During the night the storm returned with redoubled violence, and on the morning of 16th (Sunday the vessel signalled for help and the lifeboat was launched and save the crew of four. I left Saltburn in 1895 to enter the Primitive Methodist ministry.
An incident not recorded in lifeboat annals has been recently told to me by a friend, when some years ago a Scotch trawler, “Vanguard III,” stranded at Saltburn in a calm sea, on a glourious summer’s day.
The crew of the trawler left Hartlepool selling a heavy catch on advantageous terms, and, tired out with their labours, they retired to rest, leaving only the man at the wheel. He too, wearied out, fell asleep, and woke up to find the vessel ashore at Saltburn. She was re-floated, however, with little damage.
I believe that the last crew to be rescued by the “Charles and Ann” was from the schooner “Loch Alsh,” on November 20, 1897.
The last lifeboat, the “Mary Batger,” which was at Saltburn till 1922 saved the crew of the Honoria,” of Hull, on January 9, 1901, and on many occasions rendered valuable aid to fishing cobles and vessels in distress.
Her last rescue before the station closed in December, 1922, was to save the crew of the fishing-boat “Ever True,” of Skinningrove, on March 17, 1922.
One veteran lifeboat man, Mr. William Spragg, now in his 81st year, has recently celebrated his diamond wedding anniversary, after living in Saltburn for over sixty years. He has the proud record of having been a member of the crew of all the lifeboats stationed at Saltburn.

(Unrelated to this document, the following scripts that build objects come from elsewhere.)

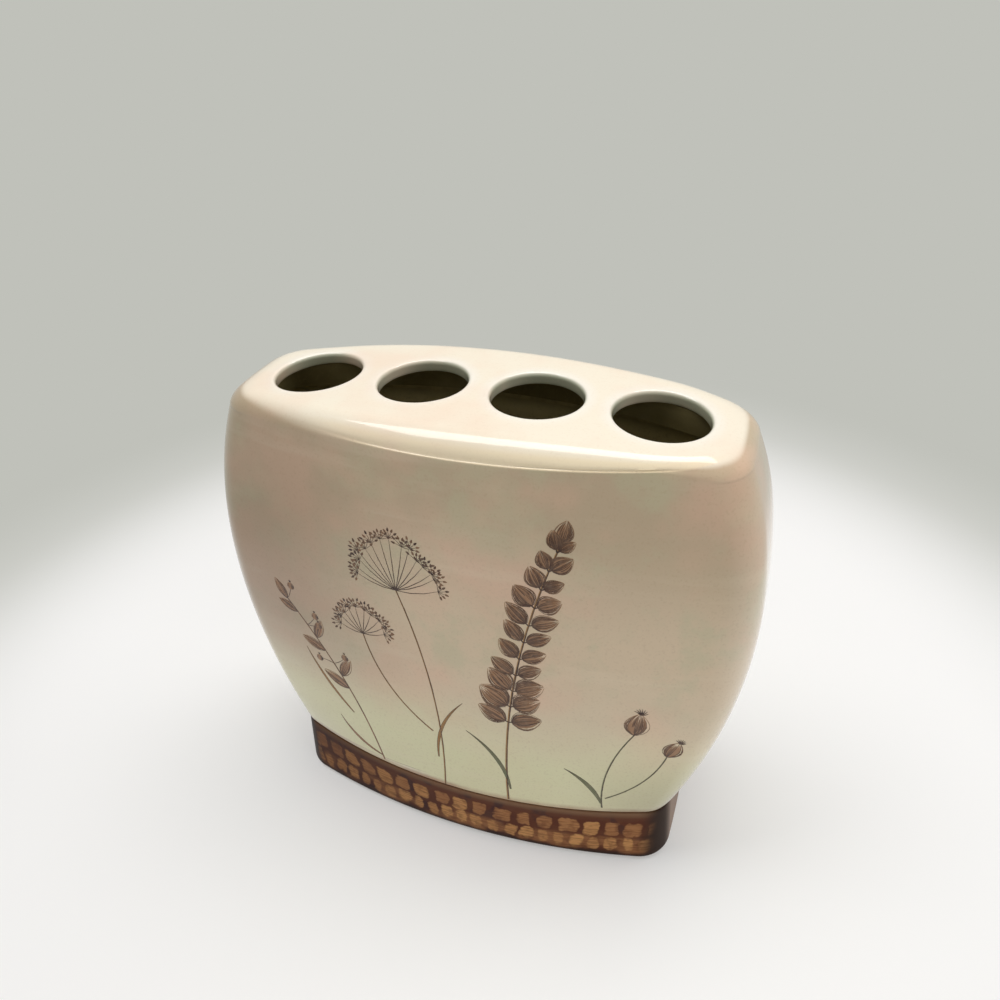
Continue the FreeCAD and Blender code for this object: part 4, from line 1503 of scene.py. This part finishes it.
def studio_world():
    """Soft even light, behind which the camera sees the backdrop's colour."""
    stage = bpy.context.scene.holder_stage
    world = bpy.data.worlds.new("studio")
    world.use_nodes = True
    world.node_tree.nodes.clear()
    paint = Finish(world.node_tree)
    light = paint.node("Background", {"Color": stage.sky_colour, "Strength": stage.sky_strength})
    wall = paint.node("Background", {"Color": stage.wall_colour, "Strength": 1.0})
    mixed = paint.node("MixShader", {0: seen_directly(paint), 1: light.outputs["Background"],
                                     2: wall.outputs["Background"]})
    paint.node("OutputWorld", {"Surface": mixed.outputs["Shader"]})
    return world


# Stage

FLOOR_SIZE = 12.0
SENSOR_WIDTH = 36.0
CLIP_START = 5 * MM

# Place, aim, width, height and power of each softbox, and whether reflections show it
SOFTBOXES = {
    "ceiling_softbox": ((-0.08, 0.08, 0.90), (-0.03, 0.0, 0.08), 1.08, 0.38, 6.7, True),
    "side_softbox": ((0.70, 0.40, 0.50), (0.0, 0.0, 0.06), 0.5, 0.4, 1.3, False),
    "edge_softbox": ((0.80, -0.42, 0.22), (0.0, 0.0, 0.06), 0.4, 0.4, 1.1, False),
}


def hang_softbox(name, place, aim, width, height, power, mirrored):
    bpy.ops.object.light_add(type="AREA", location=place)
    light = bpy.context.object
    light.name = name
    light.data.shape = "RECTANGLE"
    light.data.size = width
    light.data.size_y = height
    light.data.energy = power
    light.visible_glossy = mirrored
    light.rotation_euler = (Vector(aim) - Vector(place)).to_track_quat("-Z", "Y").to_euler()


def set_camera():
    """Stands the camera at its place, with its aim and its roll."""
    scene = bpy.context.scene
    stage = scene.holder_stage
    forward = Vector(stage.camera_aim).normalized()
    right = forward.cross(Vector((0.0, 0.0, 1.0))).normalized()
    facing = Matrix((right, right.cross(forward), -forward)).transposed().to_4x4()
    turn = Matrix.Rotation(stage.camera_roll, 4, -forward)
    data = bpy.data.cameras.new("photo_camera")
    data.lens = stage.camera_lens
    data.sensor_width = SENSOR_WIDTH
    data.clip_start = CLIP_START
    scene.camera = bpy.data.objects.new("photo_camera", data)
    scene.collection.objects.link(scene.camera)
    scene.camera.matrix_world = Matrix.Translation(stage.camera_place) @ turn @ facing


# Operators

def glaze_piece(modelled, outer, slot, node):
    """Glazes a piece outside and inside, and puts it in its node's place."""
    piece, inside_faces = modelled
    piece.data.materials.append(outer)
    piece.data.materials.append(inside_glaze())
    for face in piece.data.polygons:
        face.material_index = int(face.index in inside_faces)
    dress(piece, slot, node)


class HOLDER_OT_body(bpy.types.Operator):
    """Model the barrel-shaped body with its lens outline"""

    bl_idname = "holder.body"
    bl_label = "Body"
    bl_options = {"REGISTER", "UNDO"}

    def execute(self, context):
        glaze_piece(model_body(), holder_glaze(), "body_glaze", "body_shell")
        return {"FINISHED"}


class HOLDER_OT_deck(bpy.types.Operator):
    """Model the arched deck with its shoulder and its brush holes"""

    bl_idname = "holder.deck"
    bl_label = "Deck"
    bl_options = {"REGISTER", "UNDO"}

    def execute(self, context):
        glaze_piece(model_deck(), holder_glaze(), "deck_glaze", "top_deck")
        return {"FINISHED"}


class HOLDER_OT_foot(bpy.types.Operator):
    """Model the brown foot with its floor, collar and recess"""

    bl_idname = "holder.foot"
    bl_label = "Foot"
    bl_options = {"REGISTER", "UNDO"}

    def execute(self, context):
        glaze_piece(model_foot(), foot_glaze(), "foot_glaze", "foot_plinth")
        return {"FINISHED"}


class HOLDER_OT_print(bpy.types.Operator):
    """Draw the botanical print on the front of the body"""

    bl_idname = "holder.print"
    bl_label = "Print"
    bl_options = {"REGISTER", "UNDO"}

    def execute(self, context):
        piece = model_print()
        piece.data.materials.append(print_ink())
        dress(piece, "body_glaze")
        return {"FINISHED"}


class HOLDER_OT_fittings(bpy.types.Operator):
    """Give the pads their rubber and the beads their bonding compound"""

    bl_idname = "holder.fittings"
    bl_label = "Pads and Beads"
    bl_options = {"REGISTER", "UNDO"}

    def execute(self, context):
        for name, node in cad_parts.items():
            if name.startswith("foot_pad") or name.endswith("bond_bead"):
                make = rubber_material if name.startswith("foot_pad") else bond_material
                node.data.materials.clear()
                node.data.materials.append(make())
        return {"FINISHED"}


class HOLDER_OT_stage(bpy.types.Operator):
    """Lay the floor, hang the lights and set up the camera"""

    bl_idname = "holder.stage"
    bl_label = "Stage"
    bl_options = {"REGISTER", "UNDO"}

    def execute(self, context):
        start_piece()
        bpy.ops.mesh.primitive_plane_add(size=FLOOR_SIZE)
        floor = context.object
        floor.name = "floor"
        floor.data.materials.append(floor_material())
        context.scene.world = studio_world()
        for name, settings in SOFTBOXES.items():
            hang_softbox(name, *settings)
        set_camera()
        context.scene.view_settings.view_transform = "Standard"
        return {"FINISHED"}


class HOLDER_PT_panel(bpy.types.Panel):
    """Lists the pieces of the holder"""

    bl_label = "Toothbrush Holder"
    bl_idname = "HOLDER_PT_panel"
    bl_space_type = "VIEW_3D"
    bl_region_type = "UI"
    bl_category = "Holder"

    def draw(self, context):
        for operator in PIECES:
            self.layout.operator(operator.bl_idname)
        for group in GROUPS:
            settings = getattr(context.scene, group)
            box = self.layout.box()
            for name in settings.bl_rna.properties.keys():
                if name not in ("rna_type", "name"):
                    box.prop(settings, name)


GROUPS = {
    "holder_form": HolderForm,
    "holder_glaze": HolderGlaze,
    "holder_print": HolderPrint,
    "holder_stage": HolderStage,
}
PIECES = (HOLDER_OT_body, HOLDER_OT_deck, HOLDER_OT_foot, HOLDER_OT_print, HOLDER_OT_fittings,
          HOLDER_OT_stage)


def register():
    for group, kind in GROUPS.items():
        bpy.utils.register_class(kind)
        setattr(bpy.types.Scene, group, PointerProperty(type=kind))
    for piece in (*PIECES, HOLDER_PT_panel):
        bpy.utils.register_class(piece)


def unregister():
    for piece in reversed((*PIECES, HOLDER_PT_panel)):
        bpy.utils.unregister_class(piece)
    for group, kind in GROUPS.items():
        delattr(bpy.types.Scene, group)
        bpy.utils.unregister_class(kind)


def main():
    register()
    bpy.ops.holder.body()
    bpy.ops.holder.deck()
    bpy.ops.holder.foot()
    bpy.ops.holder.print()
    bpy.ops.holder.fittings()
    bpy.ops.holder.stage()


if __name__ == "__main__":
    main()
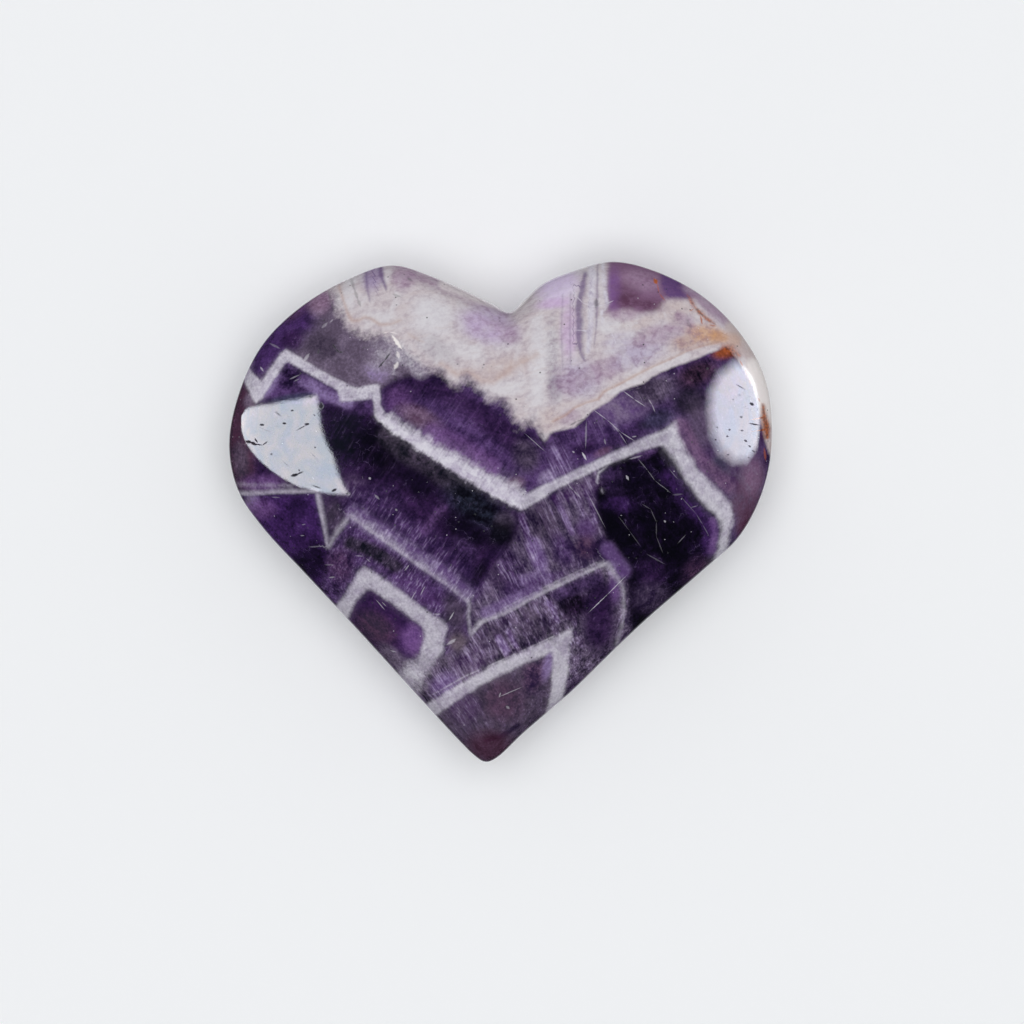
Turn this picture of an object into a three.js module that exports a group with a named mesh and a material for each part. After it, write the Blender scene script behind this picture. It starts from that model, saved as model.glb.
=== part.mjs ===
// A chevron amethyst heart: one polished stone, puffed on both faces and ground flat in the
// middle of its back, where it rests with the front up.
// Millimetres. X points to the right lobe, Y from the tip to the cleft, Z up through the front.
// The origin lies on the resting face, under the middle of the outline's box.
import * as THREE from 'three';

// Overall size.
const heartWidth = 76;
const heartLength = 70.2;
const frontRise = 12.2;
const rimHeight = 12;

// The resting face reaches this share of the way from the middle of the back to the rim.
const restShare = 0.36;
// A dome's height falls towards the rim as a power of 1 - share squared. 0.5 is an ellipse,
// and more than that a flatter dome with a tighter turn at the rim.
const frontPower = 0.54;
const backPower = 0.52;

// The outline seen from the front, from the bottom of the cleft round the left lobe.
const outlinePoints = [
  [1.3, 27.9], [-0.9, 29.05], [-4, 30.65], [-9.6, 33.1], [-15.2, 34.7], [-20.8, 33],
  [-27.8, 29.05], [-33.4, 23.6], [-36.8, 16.5], [-38.1, 9.4], [-36.8, 3], [-33.3, -2.2],
  [-27.4, -8.6], [-20.3, -16.2], [-12.8, -24.4], [-5.6, -32.2], [-3.5, -34.2], [-2.1, -35],
  [-0.6, -34.4], [3.3, -30.8], [10, -25], [15.75, -19.4], [20.3, -15.1], [28.3, -8.15],
  [33.5, -3.3], [36.8, 3.1], [38.05, 10.1], [37.2, 18.5], [33.8, 24.9], [28.2, 30.45],
  [21.2, 34.05], [15.6, 35.2], [10, 33.8], [5.8, 32], [3, 29.5],
];
// The curve through the points is kept as this many waves each way round. The widest waves
// carry the heart, the narrow ones the cleft and the tip.
const waveCount = 90;
const waveFade = 70;
const outlineSamples = 720;

// The mesh: columns round the outline, rings from the rim to the crown and to the resting face.
const columnCount = 144;
const frontRings = 14;
const backRings = 11;

// The outline at its real size, centred on the origin, at equal steps along its length.
function sampleOutline() {
  const points = outlinePoints.map(([x, y]) => new THREE.Vector3(x, y, 0));
  const curve = new THREE.CatmullRomCurve3(points, true, 'centripetal');
  curve.arcLengthDivisions = 4 * outlineSamples;
  const samples = curve.getSpacedPoints(outlineSamples).slice(0, outlineSamples);
  const box = new THREE.Box3().setFromPoints(samples);
  const middle = box.getCenter(new THREE.Vector3());
  const size = box.getSize(new THREE.Vector3());
  const scale = new THREE.Vector3(heartWidth / size.x, heartLength / size.y, 1);
  return samples.map((point) => point.sub(middle).multiply(scale));
}

// The waves that add up to the outline: wave n turns n times while the outline goes round once.
function findWaves(samples) {
  const waves = [];
  for (let n = -waveCount; n <= waveCount; n += 1) {
    const fade = Math.exp(-((n / waveFade) ** 2)) / samples.length;
    let x = 0;
    let y = 0;
    samples.forEach((point, k) => {
      const angle = (2 * Math.PI * n * k) / samples.length;
      x += fade * (point.x * Math.cos(angle) + point.y * Math.sin(angle));
      y += fade * (point.y * Math.cos(angle) - point.x * Math.sin(angle));
    });
    waves.push({ n, x, y });
  }
  return waves;
}

// A point of the plan: share 1 is the rim and 0 the middle. Wave n shrinks as share to the
// power of the square root of n, so that the cleft and the tip soften towards the middle.
function planPoint(waves, share, turn) {
  let x = 0;
  let y = 0;
  for (const wave of waves) {
    const reach = wave.n === 0 ? 1 : share ** Math.sqrt(Math.abs(wave.n));
    const angle = wave.n * turn;
    x += reach * (wave.x * Math.cos(angle) - wave.y * Math.sin(angle));
    y += reach * (wave.x * Math.sin(angle) + wave.y * Math.cos(angle));
  }
  return [x, y];
}

function frontHeight(share) {
  return rimHeight + frontRise * (1 - share ** 2) ** frontPower;
}

// The back dome starts level at the edge of the resting face.
function backHeight(share) {
  const outward = Math.max(share - restShare, 0) / (1 - restShare);
  return rimHeight * (1 - Math.max(1 - outward ** 2, 0) ** backPower);
}

// The rings, from the edge of the resting face up the back, over the rim and up the front.
function ringShares() {
  const rings = [];
  for (let i = 0; i < backRings; i += 1) {
    const outward = Math.sin((Math.PI / 2) * (i / backRings));
    const share = restShare + (1 - restShare) * outward;
    rings.push({ share, height: backHeight(share) });
  }
  rings.push({ share: 1, height: rimHeight });
  for (let i = 1; i < frontRings; i += 1) {
    const share = Math.cos((Math.PI / 2) * (i / frontRings));
    rings.push({ share, height: frontHeight(share) });
  }
  return rings;
}

function makeHeartGeometry() {
  const waves = findWaves(sampleOutline());
  const rings = ringShares();
  const positions = [];
  const triangles = [];
  for (const ring of rings) {
    for (let j = 0; j < columnCount; j += 1) {
      const [x, y] = planPoint(waves, ring.share, (2 * Math.PI * j) / columnCount);
      positions.push(x, y, ring.height);
    }
  }
  const bottom = rings.length * columnCount;
  const top = bottom + 1;
  const [middleX, middleY] = planPoint(waves, 0, 0);
  positions.push(middleX, middleY, 0);
  positions.push(middleX, middleY, frontHeight(0));
  const last = (rings.length - 1) * columnCount;
  for (let j = 0; j < columnCount; j += 1) {
    const next = (j + 1) % columnCount;
    for (let i = 0; i < rings.length - 1; i += 1) {
      const low = i * columnCount;
      const high = low + columnCount;
      triangles.push(low + j, low + next, high + next);
      triangles.push(low + j, high + next, high + j);
    }
    triangles.push(bottom, next, j);
    triangles.push(top, last + j, last + next);
  }
  const geometry = new THREE.BufferGeometry();
  geometry.setAttribute('position', new THREE.Float32BufferAttribute(positions, 3));
  geometry.setIndex(triangles);
  geometry.computeVertexNormals();
  return geometry;
}

const polishedAmethyst = new THREE.MeshStandardMaterial({
  color: 0x55446e,
  roughness: 0.12,
  metalness: 0,
});

const heart = new THREE.Mesh(makeHeartGeometry(), polishedAmethyst);
heart.name = 'amethyst_heart';

const group = new THREE.Group();
group.add(heart);

export default group;
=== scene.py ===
# A chevron amethyst heart, polished all over, lying on its back on a pale floor.
import math

import bpy
import numpy as np
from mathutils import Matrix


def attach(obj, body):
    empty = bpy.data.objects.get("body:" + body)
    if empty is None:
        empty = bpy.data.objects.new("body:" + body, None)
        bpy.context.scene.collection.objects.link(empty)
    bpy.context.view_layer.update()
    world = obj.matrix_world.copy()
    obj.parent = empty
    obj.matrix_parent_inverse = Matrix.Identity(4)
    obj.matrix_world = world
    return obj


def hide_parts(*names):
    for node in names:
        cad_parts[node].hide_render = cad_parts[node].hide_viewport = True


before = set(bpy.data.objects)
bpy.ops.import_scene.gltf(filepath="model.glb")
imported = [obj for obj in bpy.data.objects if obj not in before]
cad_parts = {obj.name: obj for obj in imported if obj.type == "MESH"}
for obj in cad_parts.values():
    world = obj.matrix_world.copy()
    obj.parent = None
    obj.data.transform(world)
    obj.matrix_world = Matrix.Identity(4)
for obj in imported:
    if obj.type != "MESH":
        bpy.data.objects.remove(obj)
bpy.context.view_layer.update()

mm = 0.001  # every length in the dictionaries below is in millimetres

# The stone's form. The outline runs from the bottom of the cleft round the left lobe.
heartShape = {
    "width": 76, "length": 70.08,       # of the outline
    "frontRise": 12.2, "rimHeight": 12,  # crown above the rim, rim above the floor
    "restShare": 0.36,                  # the flat on the back, as a share of the way to the rim
    "frontPower": 0.54, "backPower": 0.52,  # 0.5 is an ellipse, and more is a flatter dome
    "waveCount": 120, "waveFade": 130, "samples": 720,
    "columns": 640, "frontRings": 98, "backRings": 52,
    "crownShare": 0.012, "footShare": 0.03, "rimCrowding": 6,  # of the rings
    "outline": [
        (1.3, 28.06), (-0.9, 29.1), (-4, 30.65), (-9.6, 33.1), (-15.2, 34.7), (-20.8, 33),
        (-27.8, 29.05), (-33.4, 23.6), (-36.8, 16.5), (-38.1, 9.4), (-36.8, 3), (-33.3, -2.2),
        (-27.4, -8.6), (-20.3, -16.2), (-12.8, -24.4), (-5.6, -32.2), (-3.5, -34.2), (-2.1, -35),
        (-0.6, -34.4), (3.3, -30.8), (10, -25), (15.75, -19.4), (20.3, -15.1), (28.3, -8.15),
        (33.5, -3.3), (36.8, 3.1), (38.05, 10.1), (37.2, 18.5), (33.8, 24.9), (28.2, 30.45),
        (21.2, 34.05), (15.6, 35.2), (10, 33.8), (5.8, 32), (3, 29.5),
    ],
}


# A closed curve through the points: on each stretch a cubic whose end slopes come from the
# neighbours, with the square root of each gap as its length of time.
def closedCurve(corners, steps=60):
    p1 = np.array(corners, float)
    p0, p2, p3 = np.roll(p1, 1, 0), np.roll(p1, -1, 0), np.roll(p1, -2, 0)
    pairs = ((p0, p1), (p1, p2), (p2, p3))
    gap = [np.sqrt(np.linalg.norm(b - a, axis=1))[:, None] for a, b in pairs]
    slope1 = ((p1 - p0) / gap[0] - (p2 - p0) / (gap[0] + gap[1]) + (p2 - p1) / gap[1]) * gap[1]
    slope2 = ((p2 - p1) / gap[1] - (p3 - p1) / (gap[1] + gap[2]) + (p3 - p2) / gap[2]) * gap[1]
    t = (np.arange(steps) / steps)[:, None, None]
    cubic = 2 * p1 - 2 * p2 + slope1 + slope2
    square = -3 * p1 + 3 * p2 - 2 * slope1 - slope2
    curve = p1 + slope1 * t + square * t**2 + cubic * t**3
    return curve.transpose(1, 0, 2).reshape(-1, 2)


# The outline as a sum of turning waves: at equal steps along its length, x + iy is the sum
# over n of wave n times e to the i n turn. Narrow waves fade, which rounds the cleft and tip.
def outlineWaves(shape):
    curve = closedCurve(shape["outline"])
    loop = np.vstack([curve, curve[:1]])
    length = np.r_[0, np.cumsum(np.linalg.norm(np.diff(loop, axis=0), axis=1))]
    steps = np.arange(shape["samples"]) / shape["samples"]
    spots = np.array([np.interp(steps * length[-1], length, loop[:, k]) for k in (0, 1)]).T
    low, high = spots.min(0), spots.max(0)
    spots = (spots - (low + high) / 2) * (shape["width"], shape["length"]) / (high - low)
    number = np.arange(-shape["waveCount"], shape["waveCount"] + 1)
    turns = np.exp(-2j * np.pi * number[:, None] * steps)
    waves = turns @ (spots[:, 0] + 1j * spots[:, 1]) / shape["samples"]
    return number, waves * np.exp(-((number / shape["waveFade"]) ** 2))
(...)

Former members of the crew of the “Charles and Ann,” in its early days, now living are Mr. James Simms and his brother, Herbert. There may be others but their whereabouts are uncertain. The work of the late coxswain (C. Colledge) and his second coxswain (late Robert Haggarth) is still remembered. The widow of R. Haggarth, now 85, and residing in Saltburn has a model of the “Charles and Ann,” perfect in every detail. It took her husband four winters to make it and she is glad to show it to anyone interested in lifeboat work.